In fact, Isaiah Kirkley, a student at Warren Central who has already completed botany but still comes to the lab to help, said the program was able to meet part of that goal earlier this year.
“When all of the lettuce was recalled because of an e.coli scare, we were still able to have salads in the cafeteria because of the lettuce we had growing here,” Kirkley said.
The aquaponics system at Warren Central is a closed system, where water is reused over and over again.
In this setup, the roots of the plants are placed in a maze of PVC pipes, where water, containing nutrients, moves over the roots. The pipe system is used for plants such as lettuce, while buckets containing pebbles support the growth of tomato plants.
As for the tomatoes, their roots are contained in the bucket with the pebbles and a drip system over the plants provides water and nutrients.
In this system, the students add the nutrients to the water and check them routinely to make any necessary adjustments.
At Vicksburg, which is its second year of the program, the students, teachers and administrators developed the hydroponics system that incorporates live fish into the mix.
With Vicksburg’s hydroponics system, the roots of the plants are placed carefully in large baths that circulate water. The nutrients in the water, that go to feed and support the growth of the plants, come from two large circulating tanks that contain tilapia. The water from the tank first passes through a large container of pebbles and then moves along to the tables where the plants are placed. It is the waste and nutrients put off by the fish that feed the plants.
In return, the roots clean and filter the water to a level good enough to circulate back into the fish tanks.
Each day, students feed the fish and check the chemical and nutrient levels of the water.
“We test this water every day. If the ammonia is too high, either a fish has died or there’s too much waste and we need to clean it out,” Vicksburg sophomore Zachary Moore said. “If the ammonia is too high the fish won’t be able to breathe.”
Many of the students in the Vicksburg program were there at the beginning.
“I really enjoyed starting this program, helping start it off from nothing,” Vicksburg sophomore Jannifer Banks said. “Now we get to watch everything grow.
While their goals of providing quality, organic vegetables to each of their cafeterias is the same, Vicksburg has one difference.
“Once the fish get big enough, we will be able to harvest them too,” Vicksburg senior Trevion Scott said. “They have to be plate-sized before we can do that. We also want to be able to supply the vegetables to the culinary arts class.”
Vicksburg teacher Alicia Cruthirds said the program switched from catfish in year one to tilapia in year two.
“We went through about 300 catfish last year. They all died,” Cruthirds said. “So, over the summer we learned at training that tilapia are better for what we are wanting to do here.”
Moore said in addition to growing the vegetables from scratch, they nearly grow the fish from scratch.
“We got them when they were fingerlings and have them grow in some other tanks,” Moore said. “Then, when they were bigger, we would move them over to the larger tanks.”

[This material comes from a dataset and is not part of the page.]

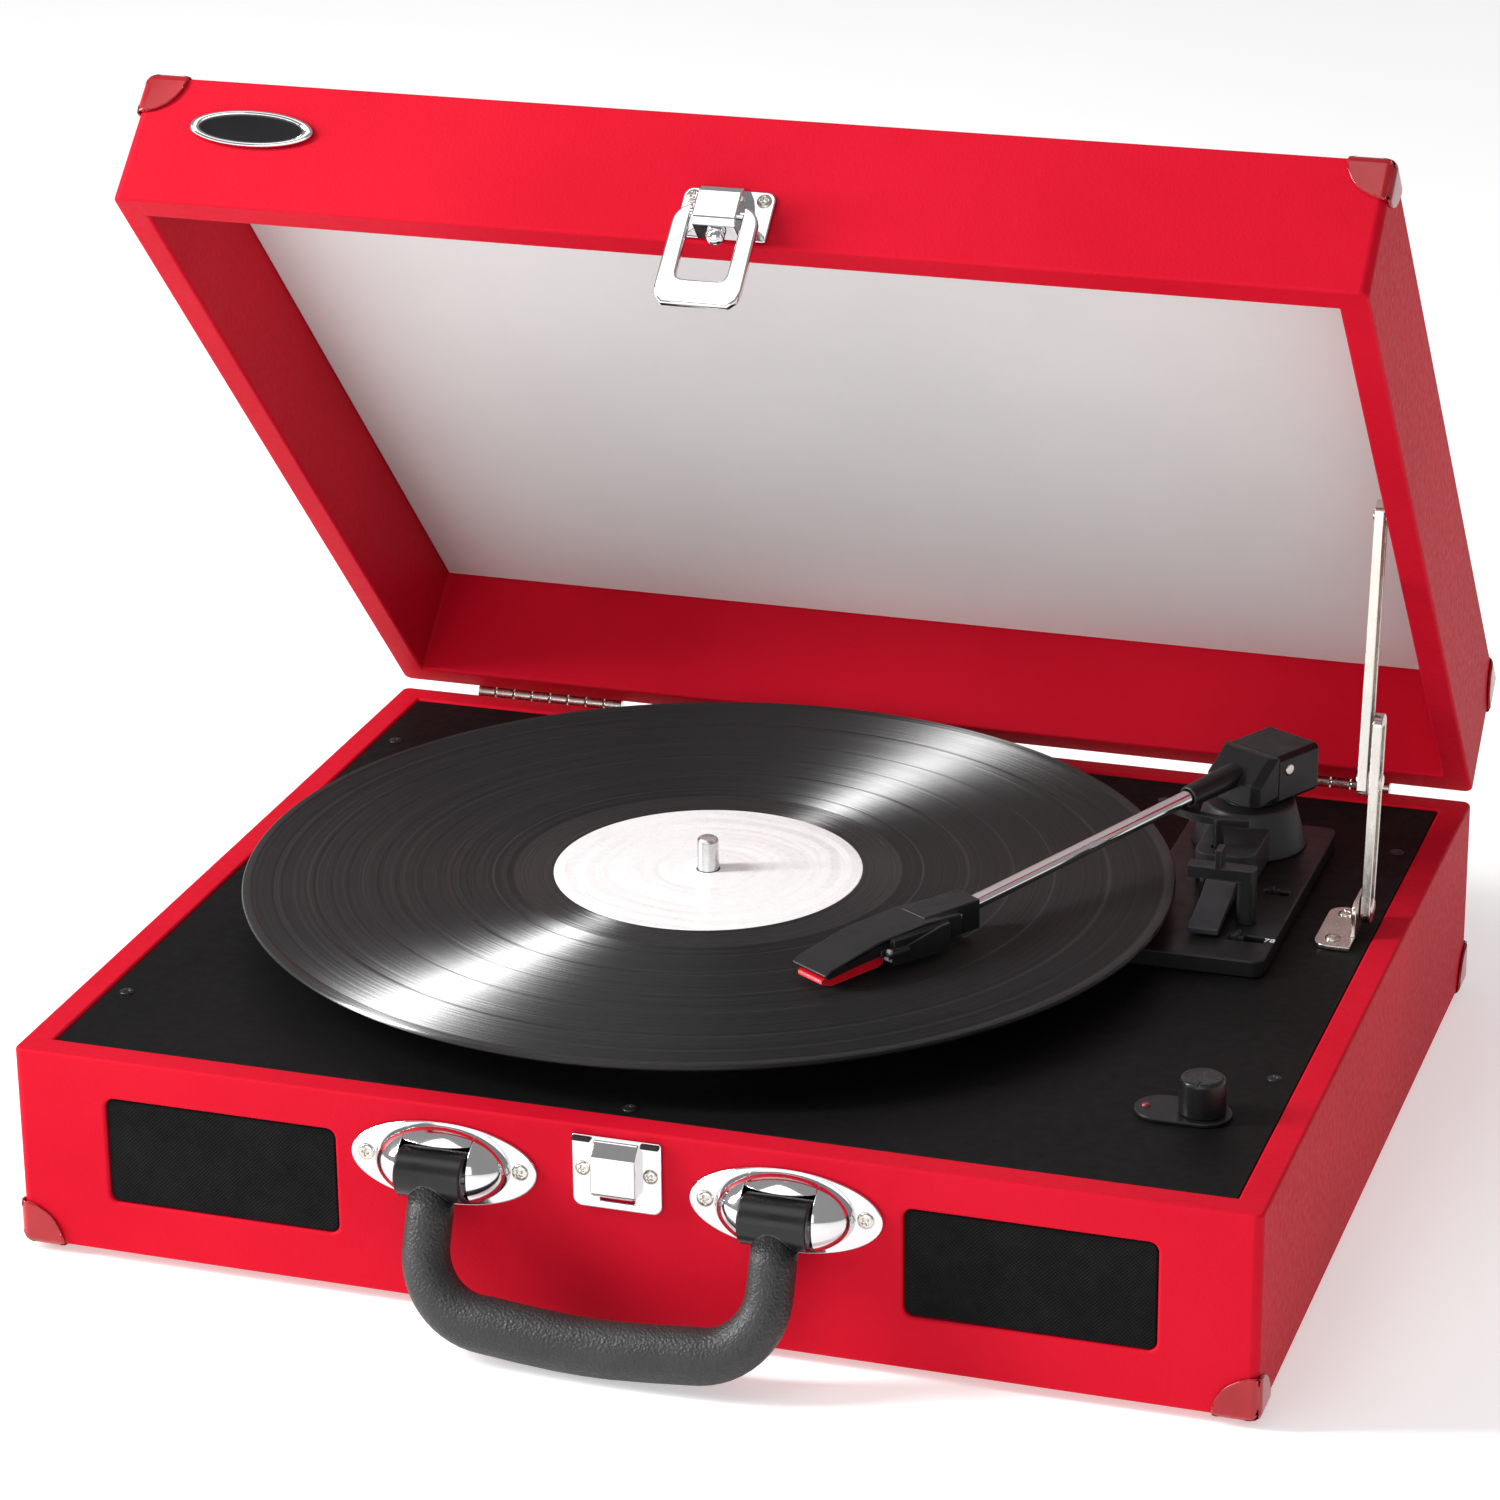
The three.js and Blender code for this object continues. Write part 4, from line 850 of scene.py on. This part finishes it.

Neither of the programs came without a cost or a need for space.
For Warren Central, the aquaponics lab takes up a classroom, complete with its water system, pumps and a number of intense black lights that take the place of natural sunlight. Summers said the start-up cost for the program was an estimated $7,000.

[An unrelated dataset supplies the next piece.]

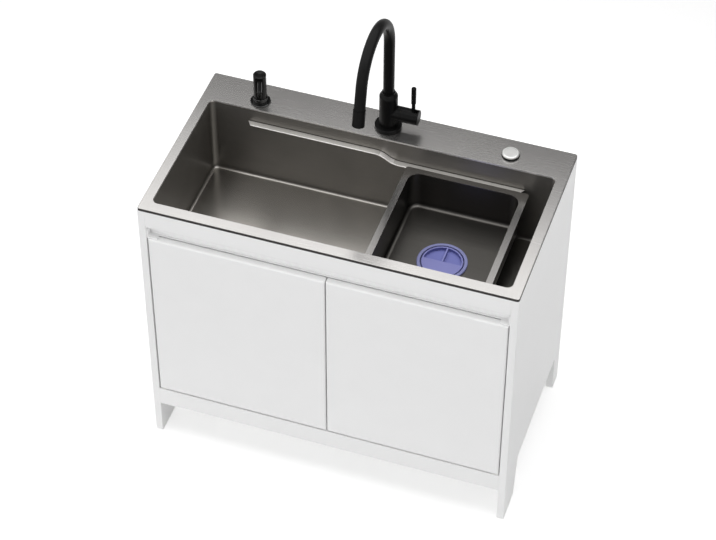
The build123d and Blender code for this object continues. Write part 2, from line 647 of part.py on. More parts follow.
def sound_pads():
    """Damping pads under the bowl, beside the waste."""
    margin = SOUND_PAD_MARGIN
    top = BOWL_UNDERSIDE
    split = WASTE_AT[0] - WASTE_FLANGE_RADIUS - margin / 2
    pads = [block(BOWL_LEFT + margin, split, BOWL_FRONT + margin, BOWL_REAR - margin, top - SOUND_PAD, top)]
    middle = (BOWL_LEFT + BOWL_RIGHT) / 2
    depth = BOWL_DEPTH / 2
    wall = BOWL_REAR + BOWL_SHEET
    for x in (middle - margin * 4, middle + margin * 4):
        pads.append(block(x - margin * 2, x + margin * 2, wall, wall + SOUND_PAD, top + margin, top + depth))
    return group(pads)


# ---- rinse basin ---------------------------------------------------------------------------------
def rinse_basin():
    """The lift-in basin that hangs by its flange from the ledge rails."""
    sheet, inset = BASIN_SHEET, BASIN_FLANGE
    x0, x1 = BASIN_LEFT + inset, BASIN_RIGHT - inset
    y0, y1 = BASIN_FRONT + inset, BASIN_REAR - inset
    flange = rounded_slab(BASIN_LEFT, BASIN_RIGHT, BASIN_FRONT, BASIN_REAR, LEDGE_LOW, BASIN_TOP,
                          BASIN_FLANGE_RADIUS)
    shell = rounded_tray(x0 - sheet, x1 + sheet, y0 - sheet, y1 + sheet, BASIN_UNDERSIDE, LEDGE_LOW,
                         BASIN_CORNER_RADIUS + sheet, BASIN_FLOOR_RADIUS + sheet)
    inner = rounded_tray(x0, x1, y0, y1, BASIN_FLOOR, BASIN_TOP, BASIN_CORNER_RADIUS, BASIN_FLOOR_RADIUS)
    hole = rod(BASIN_RING_SLEEVE_RADIUS + BASIN_RING_WALL + BASIN_HOLE_CLEARANCE,
               BASIN_UNDERSIDE, BASIN_FLOOR, WASTE_AT)
    return flange + shell - inner - hole


def basin_ring():
    """The moulded ring in the basin's waste hole, with a seat for the plug."""
    outer, bore = BASIN_RING_RADIUS, BASIN_RING_SLEEVE_RADIUS
    sleeve = bore + BASIN_RING_WALL
    top, bottom = BASIN_FLOOR + BASIN_RING_HEIGHT, BASIN_FLOOR - BASIN_RING_SLEEVE_DEPTH
    seat = BASIN_FLOOR + BASIN_RING_HEIGHT - PLUG_SEAT_DEPTH - FACE_GAP
    lip = bore - BASIN_RING_WALL * 2
    return turned([(lip, bottom), (sleeve, bottom), (sleeve, BASIN_FLOOR), (outer, BASIN_FLOOR),
                   (outer, top - RING_EDGE), (outer - RING_EDGE, top), (bore, top), (bore, seat),
                   (lip, seat)], WASTE_AT)


def basin_plug():
    """The round plug, with a half-moon finger grip parted by a rib."""
    top = BASIN_FLOOR + BASIN_RING_HEIGHT
    plug = rod(PLUG_RADIUS, top - PLUG_SEAT_DEPTH, top, WASTE_AT)
    plug = fillet(plug.edges().sort_by(Axis.Z)[-1], PLUG_EDGE_RADIUS)
    grip = rod(PLUG_GRIP_RADIUS, top - PLUG_GRIP_DEPTH, top, WASTE_AT)
    reach = PLUG_RADIUS * 2
    x, y = WASTE_AT
    grip -= block(x - reach, x + reach, y - reach, y, top - PLUG_GRIP_DEPTH, top)
    grip -= block(x - PLUG_RIB_WIDTH / 2, x + PLUG_RIB_WIDTH / 2, y, y + reach, top - PLUG_GRIP_DEPTH, top)
    return plug - grip


# ---- pop-up waste --------------------------------------------------------------------------------
def sleeve_bore():
    """The inner radius of the waste sleeve."""
    return WASTE_SLEEVE_RADIUS - WASTE_SLEEVE_WALL


def waste_lip_top():
    """The height of the inward lip that carries the basket."""
    return BOWL_FLOOR - WASTE_SLEEVE_DEPTH + WASTE_SLEEVE_WALL


def waste_flange():
    """The steel flange and sleeve in the bowl's floor."""
    top = BOWL_FLOOR + WASTE_FLANGE_HEIGHT
    bottom = BOWL_FLOOR - WASTE_SLEEVE_DEPTH
    bore = sleeve_bore()
    sleeve, rim, mouth = WASTE_SLEEVE_RADIUS, WASTE_FLANGE_RADIUS, WASTE_MOUTH_BEVEL
    return turned([(bore - WASTE_LIP, bottom), (sleeve, bottom), (sleeve, BOWL_FLOOR), (rim, BOWL_FLOOR),
                   (rim - WASTE_RIM_BEVEL, top), (bore + mouth, top), (bore, top - mouth),
                   (bore, waste_lip_top()),
                   (bore - WASTE_LIP, waste_lip_top())], WASTE_AT)


def waste_gasket():
    """The rubber ring between the bowl's underside and the waste body."""
    return ring(WASTE_FLANGE_RADIUS - WASTE_GASKET_INSET, WASTE_SLEEVE_RADIUS + WASTE_HOLE_CLEARANCE,
                BOWL_UNDERSIDE - WASTE_GASKET_HEIGHT, BOWL_UNDERSIDE, WASTE_AT)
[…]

In Vicksburg’s case, the hydroponics lab also takes up a full classroom, one that needed to be refurbished before any growing began.
Cruthirds said work was needed on the room’s electrical system, in addition to cosmetic work. In all, school officials estimate $10,000 was spent starting the program.
And the programs have each faced challenges — both problems caused by them, and those not in their control.
For Warren Central, which, like Vicksburg High, is going through massive renovations, the power went out in the lab over Christmas break. As a result, no water circulated and no lights turned on.
“We lost just about all of our lettuce when that happened,” Jason York, who teaches the botany class, said.
As for Vicksburg, something happened to the air conditioning system that feeds the room, leaving the room without air circulating.
“We lost everything,” Cruthirds said. “What we have learned is that this lab is an ecosystem and that if something goes wrong — even those out of our control — then it’s going to have an effect. So, we’re starting over.”
In the end, the teachers and administrators are quick to point out both programs are led by the students and their ideas.
“When we first started talking about a garden, we were going to put an actual garden on our land, however, construction took place. So we had to think of other ways to accomplish our goals,” Welch said. “Hats off to these teachers, these students, it would not be what it is today without them.”